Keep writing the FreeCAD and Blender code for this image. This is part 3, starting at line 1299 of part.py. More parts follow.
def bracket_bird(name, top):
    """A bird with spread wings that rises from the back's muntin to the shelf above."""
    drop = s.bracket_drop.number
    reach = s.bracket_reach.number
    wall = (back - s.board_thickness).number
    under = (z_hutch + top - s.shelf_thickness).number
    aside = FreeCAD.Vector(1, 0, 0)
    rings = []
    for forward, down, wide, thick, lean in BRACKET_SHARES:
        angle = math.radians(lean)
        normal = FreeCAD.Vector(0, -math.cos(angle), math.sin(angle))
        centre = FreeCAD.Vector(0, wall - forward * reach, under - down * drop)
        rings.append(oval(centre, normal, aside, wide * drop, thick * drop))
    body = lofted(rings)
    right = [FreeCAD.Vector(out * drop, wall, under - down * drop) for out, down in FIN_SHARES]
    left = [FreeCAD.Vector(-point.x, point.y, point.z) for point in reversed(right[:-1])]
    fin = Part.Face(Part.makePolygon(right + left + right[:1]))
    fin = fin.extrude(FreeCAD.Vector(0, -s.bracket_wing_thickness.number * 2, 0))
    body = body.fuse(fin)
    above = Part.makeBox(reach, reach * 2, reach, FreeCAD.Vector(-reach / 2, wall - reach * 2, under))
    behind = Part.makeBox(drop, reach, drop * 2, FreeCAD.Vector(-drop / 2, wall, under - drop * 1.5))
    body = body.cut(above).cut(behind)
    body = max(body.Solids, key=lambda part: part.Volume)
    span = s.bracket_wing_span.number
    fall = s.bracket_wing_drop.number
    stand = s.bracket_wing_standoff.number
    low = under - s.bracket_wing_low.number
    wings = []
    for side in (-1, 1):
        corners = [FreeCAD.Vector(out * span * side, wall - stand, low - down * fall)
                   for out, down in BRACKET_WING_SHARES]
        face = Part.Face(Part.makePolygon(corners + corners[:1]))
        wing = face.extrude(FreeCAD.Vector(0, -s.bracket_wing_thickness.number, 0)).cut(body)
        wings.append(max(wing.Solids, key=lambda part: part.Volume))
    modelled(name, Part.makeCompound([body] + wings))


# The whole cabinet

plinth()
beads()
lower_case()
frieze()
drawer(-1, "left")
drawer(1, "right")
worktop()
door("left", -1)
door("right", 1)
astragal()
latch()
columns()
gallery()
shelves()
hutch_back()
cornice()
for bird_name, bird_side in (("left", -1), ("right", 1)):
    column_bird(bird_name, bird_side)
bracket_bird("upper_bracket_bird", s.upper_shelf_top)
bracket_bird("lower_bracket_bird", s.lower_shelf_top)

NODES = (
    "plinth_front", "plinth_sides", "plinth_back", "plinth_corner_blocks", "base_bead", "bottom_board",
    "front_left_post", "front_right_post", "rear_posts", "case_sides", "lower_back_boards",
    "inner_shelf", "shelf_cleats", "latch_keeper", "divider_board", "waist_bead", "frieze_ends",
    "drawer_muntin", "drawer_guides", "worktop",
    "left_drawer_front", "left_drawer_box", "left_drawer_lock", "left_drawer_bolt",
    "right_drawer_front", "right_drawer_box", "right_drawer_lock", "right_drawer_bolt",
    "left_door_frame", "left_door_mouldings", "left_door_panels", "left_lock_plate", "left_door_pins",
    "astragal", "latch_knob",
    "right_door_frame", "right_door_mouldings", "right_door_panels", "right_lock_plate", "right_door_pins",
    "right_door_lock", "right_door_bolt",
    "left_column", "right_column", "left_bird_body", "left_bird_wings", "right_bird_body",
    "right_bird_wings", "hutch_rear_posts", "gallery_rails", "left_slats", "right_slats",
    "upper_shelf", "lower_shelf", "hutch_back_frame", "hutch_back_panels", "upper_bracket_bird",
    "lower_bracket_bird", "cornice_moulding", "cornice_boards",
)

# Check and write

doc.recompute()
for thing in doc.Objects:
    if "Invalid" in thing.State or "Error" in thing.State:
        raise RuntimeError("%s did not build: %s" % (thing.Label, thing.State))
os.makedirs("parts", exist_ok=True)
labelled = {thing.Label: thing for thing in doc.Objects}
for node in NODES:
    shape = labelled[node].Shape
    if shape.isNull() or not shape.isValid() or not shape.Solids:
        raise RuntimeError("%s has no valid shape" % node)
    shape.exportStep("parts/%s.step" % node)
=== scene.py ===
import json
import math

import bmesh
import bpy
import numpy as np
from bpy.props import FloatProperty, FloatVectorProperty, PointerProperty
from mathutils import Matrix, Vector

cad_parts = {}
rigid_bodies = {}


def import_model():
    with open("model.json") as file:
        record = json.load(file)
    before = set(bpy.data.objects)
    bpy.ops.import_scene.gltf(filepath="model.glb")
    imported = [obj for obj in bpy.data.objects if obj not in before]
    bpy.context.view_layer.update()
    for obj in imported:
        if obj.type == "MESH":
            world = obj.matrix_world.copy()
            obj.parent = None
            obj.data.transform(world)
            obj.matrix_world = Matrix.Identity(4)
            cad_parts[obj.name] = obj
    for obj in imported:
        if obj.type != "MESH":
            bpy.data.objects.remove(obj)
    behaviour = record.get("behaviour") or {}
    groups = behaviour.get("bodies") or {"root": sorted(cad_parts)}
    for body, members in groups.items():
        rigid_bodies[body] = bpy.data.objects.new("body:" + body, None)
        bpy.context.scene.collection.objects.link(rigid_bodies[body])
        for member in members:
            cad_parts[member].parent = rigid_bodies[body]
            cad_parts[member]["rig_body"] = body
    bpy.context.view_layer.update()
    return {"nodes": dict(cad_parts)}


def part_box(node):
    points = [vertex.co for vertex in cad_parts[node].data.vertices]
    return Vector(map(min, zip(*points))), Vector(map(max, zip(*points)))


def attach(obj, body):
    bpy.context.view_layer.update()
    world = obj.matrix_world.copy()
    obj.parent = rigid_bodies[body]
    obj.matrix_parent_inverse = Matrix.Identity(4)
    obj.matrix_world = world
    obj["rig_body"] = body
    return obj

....

• _AIM OF THE TASK_
Locate "bpy.context.scene.collection.objects.link(rigid_bodies[body])" in the data above. Then repeat, exactly, its line and each line after it through the last, adding nothing.

• _CORRECT RESPONSE_
        bpy.context.scene.collection.objects.link(rigid_bodies[body])
        for member in members:
            cad_parts[member].parent = rigid_bodies[body]
            cad_parts[member]["rig_body"] = body
    bpy.context.view_layer.update()
    return {"nodes": dict(cad_parts)}


def part_box(node):
    points = [vertex.co for vertex in cad_parts[node].data.vertices]
    return Vector(map(min, zip(*points))), Vector(map(max, zip(*points)))


def attach(obj, body):
    bpy.context.view_layer.update()
    world = obj.matrix_world.copy()
    obj.parent = rigid_bodies[body]
    obj.matrix_parent_inverse = Matrix.Identity(4)
    obj.matrix_world = world
    obj["rig_body"] = body
    return obj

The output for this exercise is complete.